42. ............... If the appellant was worthy of being continued in service for little short of a decade after he had attained the age of 50 years and of being granted an overall grade of 9 on the scale of 1-10 on 31-7-2019 it has not been shown as to what had transpired thereafter that made the respondents resort to FR 56(j) and invoke the public interest doctrine to compulsorily retire him with just three months of service left for his retirement, in routine. In such a case, this Court is inclined to pierce the smokescreen and on doing so, we are of the firm view that the order of compulsory retirement in the given facts and circumstances of the case cannot be sustained. The said order is punitive in nature and was passed to short-circuit the

(2023) 11 SCC 466

2025:JHHC:28103

disciplinary proceedings pending against the appellant and ensure his immediate removal.
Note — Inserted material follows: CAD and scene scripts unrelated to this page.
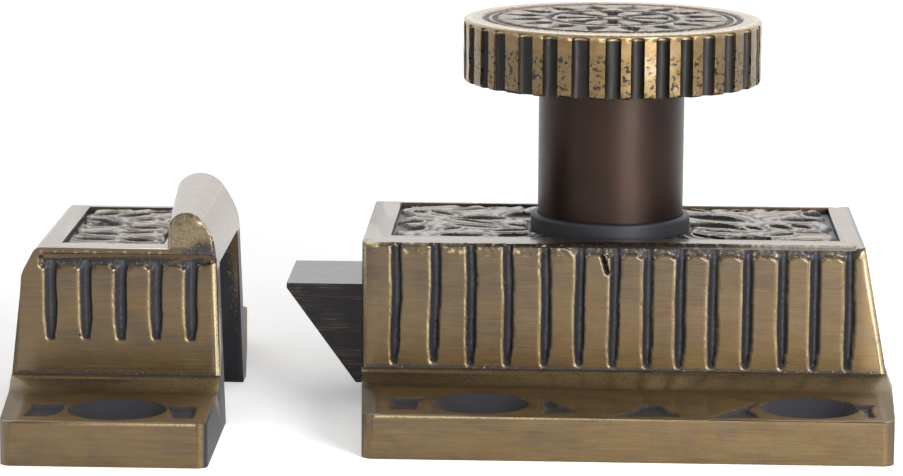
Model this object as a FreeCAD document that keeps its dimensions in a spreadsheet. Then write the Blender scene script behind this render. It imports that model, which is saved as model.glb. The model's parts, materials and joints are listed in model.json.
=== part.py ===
import FreeCAD, Part
import math
import os
import Sketcher

# A cast cupboard latch with a turning knob, and the strike that its bolt
# catches under.  Both pieces stand on their mounting plane, z = 0.
# X runs along the row from the strike to the latch, Y runs away from the
# viewer, Z runs out of the door.  The middle of the latch's four wood screws
# is x = 0, y = 0.  Every length is in millimetres.

doc = FreeCAD.newDocument("cupboard_latch")
sheet = doc.addObject("Spreadsheet::Sheet", "Sizes")

# Driving sizes: one row each, a word and a plain number.
CASE_SIZES = {
    "base_half_depth": 30.15,      # half of the footing, front to back
    "flange_thick": 4.4,           # thickness of both screw flanges
    "case_half_depth": 13.1,       # half of the housing, front to back
    "case_height": 18.5,           # top of the housing over the door
    "case_left": -28.7,            # bolt end of the housing
    "foot_right": 25.3,            # far end of the flanges
    "slope_foot": 24.9,            # where the sloped end meets the flange
    "slope_top": 22.3,             # where the sloped end meets the top
    "end_draw": 1.0,               # how far the flange corners draw in
    "corner_round": 1.2,           # upright corners of the flanges
    "cove_out": 4.2,               # reach of the cove along the flange
    "cove_up": 1.2,                # height of the cove on the wall
    "edge_round": 0.35,            # worn edge of the collar
}
HOLLOW_SIZES = {
    "cavity_left": -26.4,          # inner face of the bolt-end wall
    "cavity_right": 19.6,          # inner face of the far wall
    "cavity_half": 10.0,           # half width of the hollow
    "roof_under": 14.6,            # underside of the roof
    "plate_thick": 1.2,            # closing plate under the hollow
    "plate_left": -27.3,
    "plate_right": 22.0,
    "plate_half": 13.4,
    "plate_gap": 0.1,              # play of the plate in its recess
    "plate_screw_left": -23.2,
    "plate_screw_right": 17.6,
    "plate_screw_side": 11.7,
}
ORNAMENT_SIZES = {
    "groove_first": -25.38,        # first upright groove of the front
    "groove_pitch": 3.88,          # step to the second groove
    "groove_shrink": 0.026,        # hand-cut: each step is a little shorter
    "groove_wide": 1.2,
    "groove_deep": 0.7,
    "groove_foot": 5.9,
    "groove_nip": 0.35,            # cut corners of a groove's foot
    "band_low": 17.45,             # sunk band under the top edge
    "band_high": 18.1,
    "band_deep": 0.5,
    "band_left": -27.4,
    "band_right": 21.6,
    "panel_left": -26.0,           # sunk ornament field on the top
    "panel_right": 20.0,
    "panel_front": -8.6,
    "panel_back": 11.9,
    "panel_deep": 0.6,
}
HOLE_SIZES = {
    "hole_span": 16.3,             # wood screws, half of the long spacing
    "hole_inset": 6.2,             # wood screws, in from the flange edge
    "hole_wide": 2.4,              # radius of the screw's way through
    "sink_wide": 4.95,             # radius of the sink at the flange top
    "plate_hole_wide": 0.9,
    "plate_hole_deep": 5.0,
    "plate_sink_wide": 1.9,
    "plate_sink_deep": 0.9,
    "slot_half": 0.225,            # driver slot of the small screws, half width
    "slot_deep": 0.45,
}
BOLT_SIZES = {
    "bolt_tip": -36.9,             # how far out the bolt reaches
    "bolt_top": 13.0,
    "bolt_under": 2.6,
    "bolt_half": 6.6,
    "bolt_lip": 0.5,               # blunt edge of the bevelled nose
    "bolt_heel": -29.7,            # where the bevel meets the underside
    "bolt_rear": -20.2,            # back of the nose block
    "slide_gap": 0.15,             # play round the bolt in its window
    "tail_front": -26.1,
    "tail_rear": 5.0,
    "tail_half": 9.7,
    "tail_under": 1.35,
    "tail_top": 4.2,
    "post_inner": 5.4,             # the two shoulders that the cam pushes
    "post_top": 12.0,
    "seat_front": 2.2,             # wall that the spring bears on
    "peg_wide": 2.1,
    "peg_long": 3.5,
    "pivot_play": 0.3,             # room round the knob's pivot in the tail
    "bolt_travel": 7.42,
}
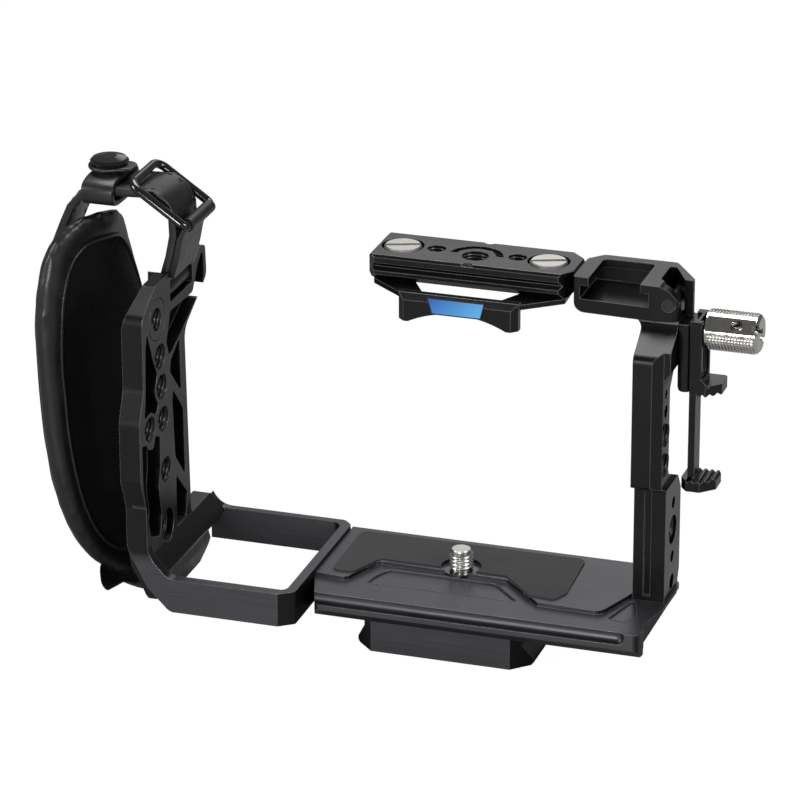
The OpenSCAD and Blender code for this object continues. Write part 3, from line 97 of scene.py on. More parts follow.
# The radius of the camera screw's thread, and of the side plate's holes for the same screw
CAMERA_THREAD = 3.175
# The tapped holes: (y, z) in the side plate, (y, z, radius) in the upright, (x, y, radius) in the top plate
SIDE_HOLES = ((-23.1, 70.4), (-21.4, 59.3), (-20.7, 50.5), (-20.1, 41.1), (-29.9, 41.8), (-19.0, 26.1))
UPRIGHT_HOLES = ((-1.8, 45.8, CAMERA_THREAD), (-1.8, 37.4, CAMERA_THREAD), (3.9, 17.0, 4.0))
TOP_HOLES = ((-10.2, 10.2, 2.5), (12.0, 10.2, 2.5), (1.1, 7.9, 3.6))
# Where the threads of each group start along the hole, and how long they are
SIDE_THREAD, UPRIGHT_THREAD, TOP_THREAD = (-82.1, 5.0), (48.7, 7.2), (79.4, 5.6)

# The height at which the badge's blue is half way between its two tones
BADGE_MID_Z = 77.6


# ---- Settings that a user would change ------------------------------------------------


def distance(name, text, default, low, high):
    """A length setting, given in millimetres and shown with enough digits for fine detail."""
    return bpy.props.FloatProperty(name=name, description=text, default=default * MM, min=low * MM,
                                   max=high * MM, subtype="DISTANCE", unit="LENGTH", precision=5)


class CageSizes(bpy.types.PropertyGroup):
    """Sizes of the fine detail."""

    thread_pitch: distance("Thread pitch", "Pitch of the camera screw's thread", 1.05, 0.5, 2)
    knurl_pitch: distance("Knurl pitch", "Distance between the knob's ridges", 0.8, 0.5, 2)
    stitch_pitch: distance("Stitch pitch", "Distance from one stitch to the next", 2.6, 1.5, 5)
    piping_radius: distance("Piping radius", "Radius of the leather piping on the hand pad", 0.5, 0.3, 1.5)
    leather_edge: distance("Leather edge", "Rounding of the straps' cut edges", 0.45, 0.1, 0.9)


def colour(name, value, text):
    """A colour setting, given as the sRGB hex value of the finish."""
    return bpy.props.StringProperty(name=name, description=text, default=value)


class CageColours(bpy.types.PropertyGroup):
    """Colours of the finishes, as sRGB hex."""

    anodised: colour("Anodised black", "#08080a", "Dyed oxide layer on the blasted parts")
    machined: colour("Machined black", "#545458", "Crests of the cutter lines under the dyed layer")
    machined_low: colour("Machined black, low", "#4b4b4f", "Bottoms of the cutter lines")
    # Painted highlight: a lighter colour laid on rounded edges in place of the light they catch
    edge_highlight: colour("Anodised edge", "#85858d", "Machined edges, where the layer catches light")
    steel: colour("Stainless steel", "#c9c7c2", "Turned stainless steel")
    oxide: colour("Black oxide", "#131315", "Small steel screws")
    leather: colour("Leather", "#0c0c0d", "Smooth black leather")
    fabric: colour("Ribbed fabric", "#050506", "Ribbed lining of the hand pad")
    rubber: colour("Rubber", "#1d1d20", "Rubber seat of the camera")
    badge_dark: colour("Badge dark blue", "#2763b4", "Upper left of the badge")
    badge_light: colour("Badge light blue", "#57a6de", "Lower right of the badge")


# ---- Materials ------------------------------------------------------------------------


def linear(hex_value):
    """An sRGB hex value as a linear colour with alpha."""
    parts = [int(hex_value[i:i + 2], 16) / 255 for i in (1, 3, 5)]
    return [c / 12.92 if c <= 0.04045 else ((c + 0.055) / 1.055) ** 2.4 for c in parts] + [1.0]


# The sockets of a Mix node that mixes colours
FACTOR, FIRST, SECOND, MIXED = 0, 6, 7, 2


def fill(tree, node, inputs):
    """Fill a node's inputs, by name or number: with a link from another node's output, or with a value."""
    for name, value in inputs.items():
        if isinstance(value, bpy.types.NodeSocket):
            tree.links.new(value, node.inputs[name])
        else:
            node.inputs[name].default_value = value


def add(tree, kind, inputs=None, **settings):
    """Add one node with its settings, and fill its inputs."""
    node = tree.nodes.new(kind)
    for name, value in settings.items():
        setattr(node, name, value)
    fill(tree, node, inputs or {})
    return node


def empty_tree(data):
    """The node tree of a material or a world, cleared."""
    data.use_nodes = True
    data.node_tree.nodes.clear()
    return data.node_tree


def blank(name):
    """An empty material with its output, its shader and the object coordinates."""
    material = bpy.data.materials.new(name)
    tree = empty_tree(material)
    shader = add(tree, "ShaderNodeBsdfPrincipled")
    add(tree, "ShaderNodeOutputMaterial", {"Surface": shader.outputs["BSDF"]})
    place = add(tree, "ShaderNodeTexCoord").outputs["Object"]
    return material, tree, shader, place


def machined_and_shade_mask(tree, flat, place, cut_below):
    """1 where a face is square to Y or Z and lies below cut_below, and 0 elsewhere; the 0 on slopes and on
    faces across X is painted shade.
    """
    way = add(tree, "ShaderNodeSeparateXYZ", {0: flat.outputs["True Normal"]})
    facing_y = add(tree, "ShaderNodeMath", {0: way.outputs["Y"]}, operation="ABSOLUTE")
    facing_z = add(tree, "ShaderNodeMath", {0: way.outputs["Z"]}, operation="ABSOLUTE")
    square = add(tree, "ShaderNodeMath", {0: facing_y.outputs["Value"], 1: facing_z.outputs["Value"]},
                 operation="MAXIMUM")
    mask = add(tree, "ShaderNodeMapRange",
               {"Value": square.outputs["Value"], "From Min": 0.85, "From Max": 0.97}).outputs["Result"]
    if cut_below is None:
        return mask
    # It fades out over the 3 mm above
    height = add(tree, "ShaderNodeSeparateXYZ", {0: place})
    low = add(tree, "ShaderNodeMapRange",
              {"Value": height.outputs["Z"], "From Min": cut_below + 3 * MM, "From Max": cut_below})
    return add(tree, "ShaderNodeMath", {0: mask, 1: low.outputs["Result"]},
               operation="MULTIPLY").outputs["Value"]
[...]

The impugned order passed by the respondents does not pass muster as it fails to satisfy the underlying test of serving the interest of the public."

20. Having regard to the aforesaid discussion, the case of the Petitioner stands the test of the three (3) issues, accordingly, it is held that the action of Respondents is not sustainable in the eyes of law and consequently, the impugned notification dated 09.02.2018, communication dated 27.02.2018, notification dated 31.05 2018 and appellate order dated 15.10.2019, are hereby, quashed and set-aside.

21. Consequently, the Petitioner shall be entitled for all consequential benefits. The Respondents are directed to extend the same accordingly.